A common pattern is a read-only input origin on whatever storage your uploads already land in, and a write-only R2 output origin that feeds your CDN. The path_template on the output origin keeps everything tidy — {date}/{job_id}/{codec}_{resolution} resolves to paths like 2026-05-29/job_a1b2c3/h264_1080p.mp4, so renditions never collide.

Residency and security

The jurisdiction field isn’t decoration. Set it to eu and your bucket — and the endpoint we talk to — stays inside Cloudflare’s EU perimeter; fedramp targets the FedRAMP environment. Pick it once at creation; the bucket, account ID, and jurisdiction are immutable afterward, which keeps the storage location auditable.

Credentials are encrypted at rest and never returned in any API response — after creation you can confirm that credentials exist, but you can’t read them back.
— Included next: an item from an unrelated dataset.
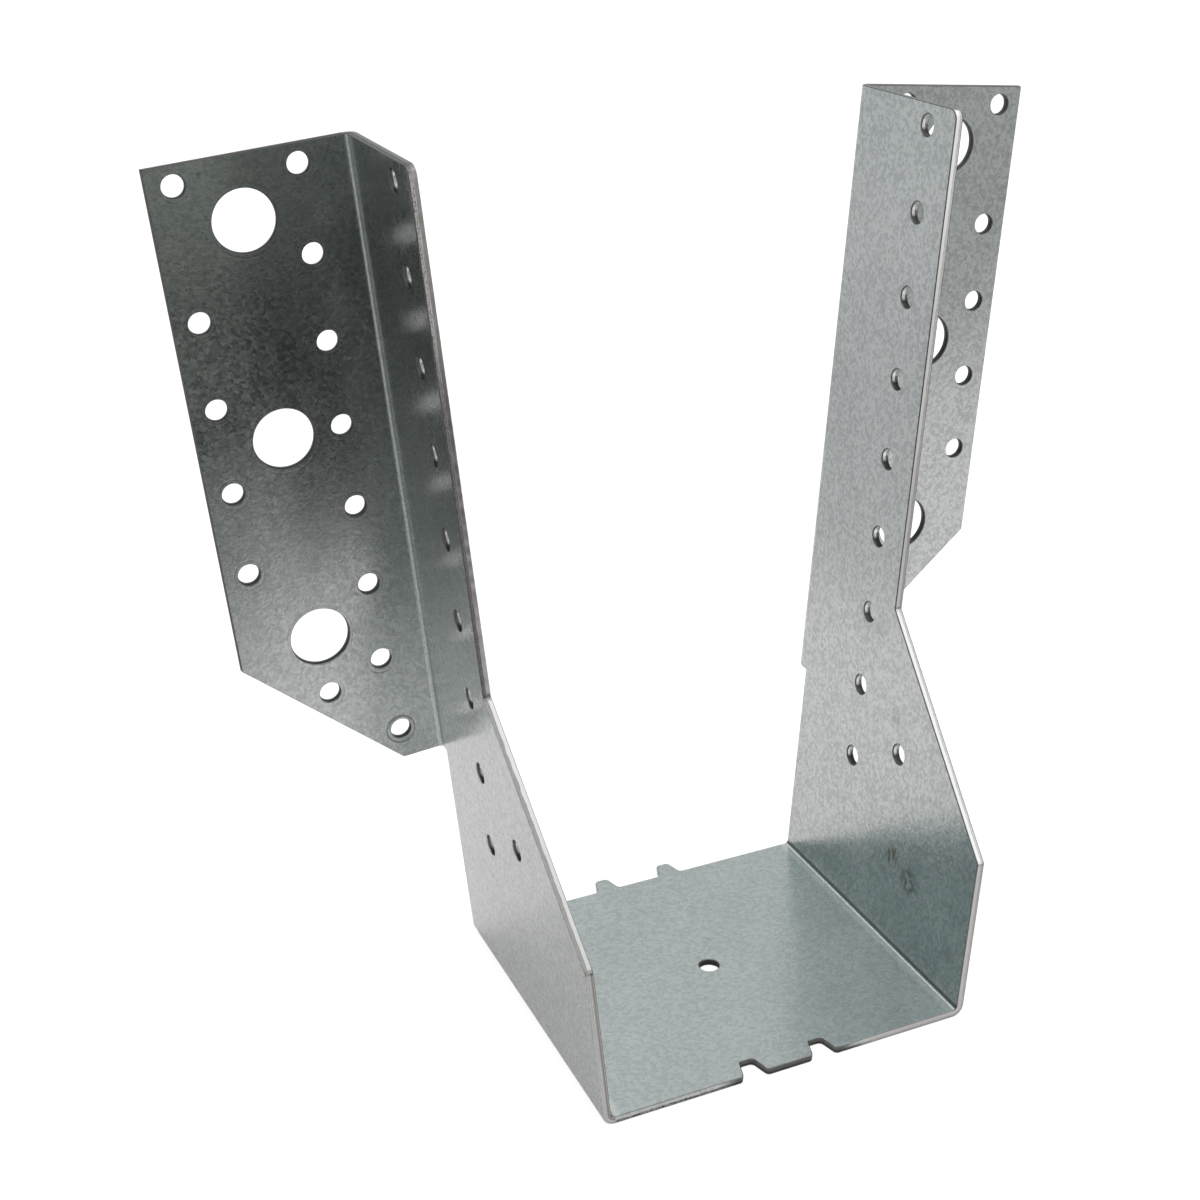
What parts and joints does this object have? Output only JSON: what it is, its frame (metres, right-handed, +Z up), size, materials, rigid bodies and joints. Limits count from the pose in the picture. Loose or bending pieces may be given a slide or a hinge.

When it’s time to rotate an R2 token, push the new keys through the Update endpoint and re-validate; nothing else about the origin moves.

When R2 is the right call (and when it isn’t)

R2 shines as an output origin for content you deliver a lot: VoD libraries, course platforms, anything where the same files get streamed thousands of times. The zero-egress economics compound with every view. It’s just as happy as an input origin if your sources already live there.

If your delivery volume is tiny, or your viewers and your existing S3 region are in the same place and you’ve already negotiated transfer pricing, the egress win may be marginal — stick with what you have. And if you’d rather not manage buckets, CDNs, and signed URLs at all, Transcodely Video Hosting bundles storage and global delivery on top of the same encoder. R2 origins are for when you want to own the delivery layer; hosting is for when you don’t.

Get started

Add an R2 origin from the Origins tab in your dashboard, or with the API call above. The full walkthrough — token scopes, jurisdictions, the explicit-endpoint escape hatch — lives in the storage setup guide and the origins reference.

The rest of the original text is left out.